Thursday, May 14, 2026

Kraken octopus from the Cretaceous Period was 62-feet-long

 Today's blog is about another prehistoric creature, but this one was an ocean dweller. Paleontologists discovered a gian octopus measuring 62 feet in length that lived during the time of the dinosaurs.

(IMAGE:  N. haggarti could have been one of the largest species in Cretaceous oceans. (Image credit: Hokkaido University))

Kraken octopus from the Cretaceous Period was 62-feet-long

A close inspection of 27 fossil jaws from finned octopuses challenge the longstanding belief that the apex oceanic predators of the Cretaceous were all vertebrates.

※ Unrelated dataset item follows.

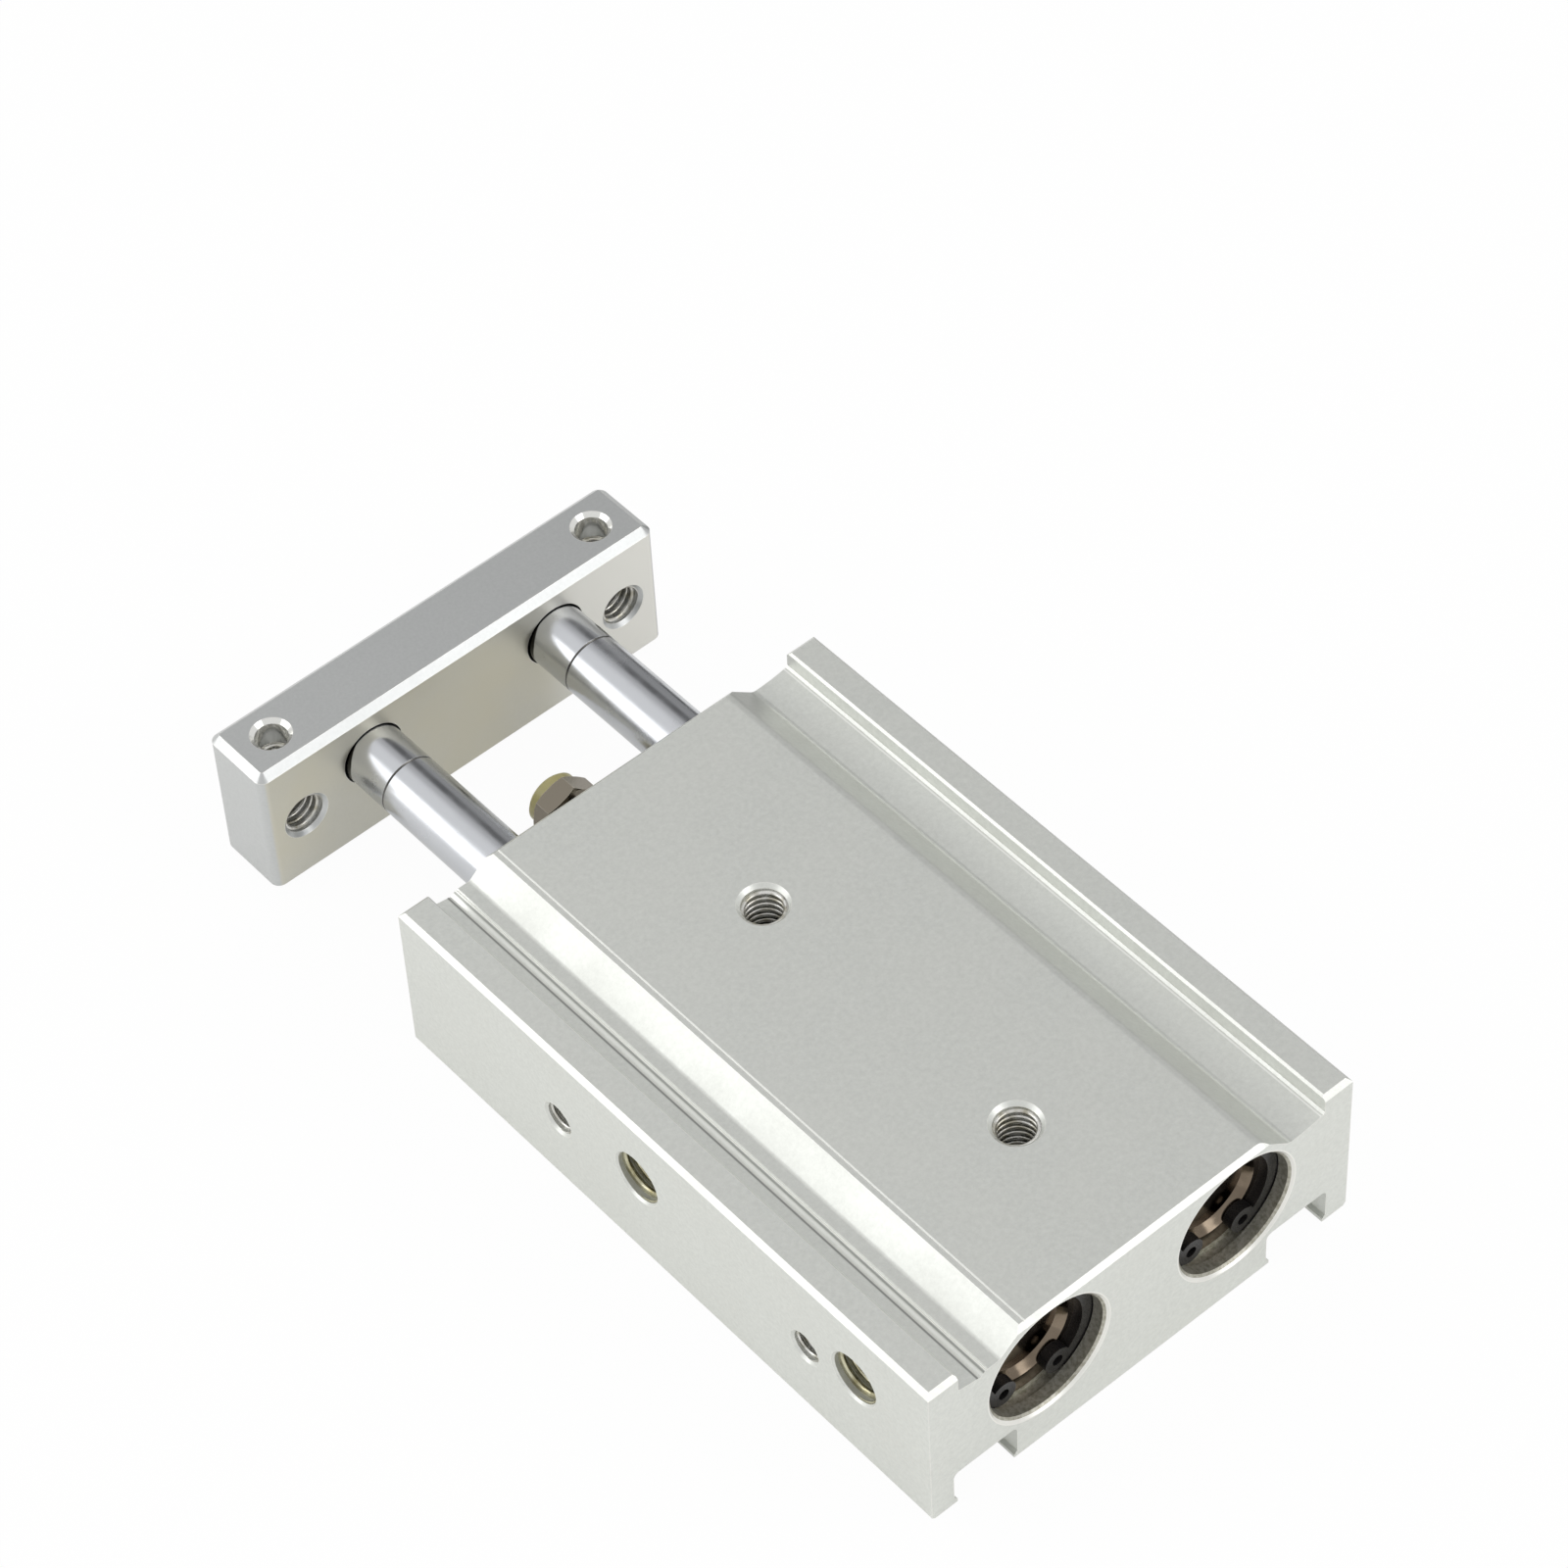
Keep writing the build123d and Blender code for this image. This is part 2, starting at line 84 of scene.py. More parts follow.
Tree = bpy.types.NodeTree
Socket = bpy.types.NodeSocket

MM = 0.001
BODY = "cylinder_body"
RODS = "rod_assembly"
STROKE_SCREW = "stroke_screw"
# Where the bore axes stand, across and above the base.
BORE_AXES_MM = ((-10.25, 10.0), (10.25, 10.0))
# Rear and front face of the plate, and how far its holes are from the middle.
PLATE_Y_MM = (56.0, 63.5)
PLATE_HOLES_MM = 17.9
# Points of a mesh that lie nearer to each other than this are one, in metres.
SAME_POINT = 1e-8
# Levels of a cloudy pattern between which its one tone goes over into the other.
CLOUDS = (0.3, 0.7)
# How far a normal lies along an axis where a face begins to count as square to it, and where it does fully.
SQUARE_ON = (0.85, 0.97)
UPWARDS = (0.0, 0.0, 1.0)
WHITE = (1.0, 1.0, 1.0, 1.0)


def linear(code: str) -> tuple[float, float, float, float]:
    """Turn an sRGB hex code into a linear colour.

    Args:
        code: Six hex digits after a hash.

    Returns:
        Linear red, green and blue, with an alpha of one.
    """
    parts = [int(code[i : i + 2], 16) / 255 for i in (1, 3, 5)]
    # The sRGB curve is straight near black and a power above that.
    red, green, blue = (p / 12.92 if p <= 0.04045 else ((p + 0.055) / 1.055) ** 2.4 for p in parts)
    return (red, green, blue, 1.0)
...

By Sophie Berdugo, LIVE SCIENCE, April 2026

Scientists have identified enormous finned "kraken" octopuses that may have reached up to 62 feet (19 meters) long. The behemoths prowled the oceans during the Cretaceous and could be the largest invertebrates ever discovered.

Fossil jaws revealed distinctive markings that suggest these kraken-like octopuses used their powerful jaws to crush hard-shelled prey. That, combined with their gigantic size and evidence of intelligence, put them top of the marine food chain, according to a study published Thursday (April 23) in the journal Science.

This finding suggests scientists need to rethink the oceanic pecking order during the Cretaceous period (145 million years to 66 million years ago).

"These findings revise the view of the Cretaceous ocean as a world dominated only by large vertebrate predators," study co-author Yasuhiro Iba, a paleontologist at Hokkaido University in Japan, told Live Science in an email. "They show that giant invertebrates — octopuses — also occupied the top of the food web."

Other experts say these size estimates are the upper end of a large possible range. Even so, the discovery raises questions about the oceanic landscape of the Cretaceous, such as how these species could grow so large, and whether even larger marine species existed after the Cretaceous period, they said.

For the study, the researchers reassessed 15 fossilized octopus jaws previously unearthed in Japan and Vancouver Island. They also discovered 12 new Cretaceous fossil octopus jaws in Japan using state-of-the-art digital fossil-mining technology. Combined, these revealed two species of extinct finned octopuses: Nanaimoteuthis jeletzkyi and Nanaimoteuthis haggarti.

The N. jeletzkyi fossils were unearthed in rocks dating to between 100 million and 72 million years ago, pushing back the oldest known octopuses by around 5 million years, and finned octopuses by 15 million years, the authors wrote in the study.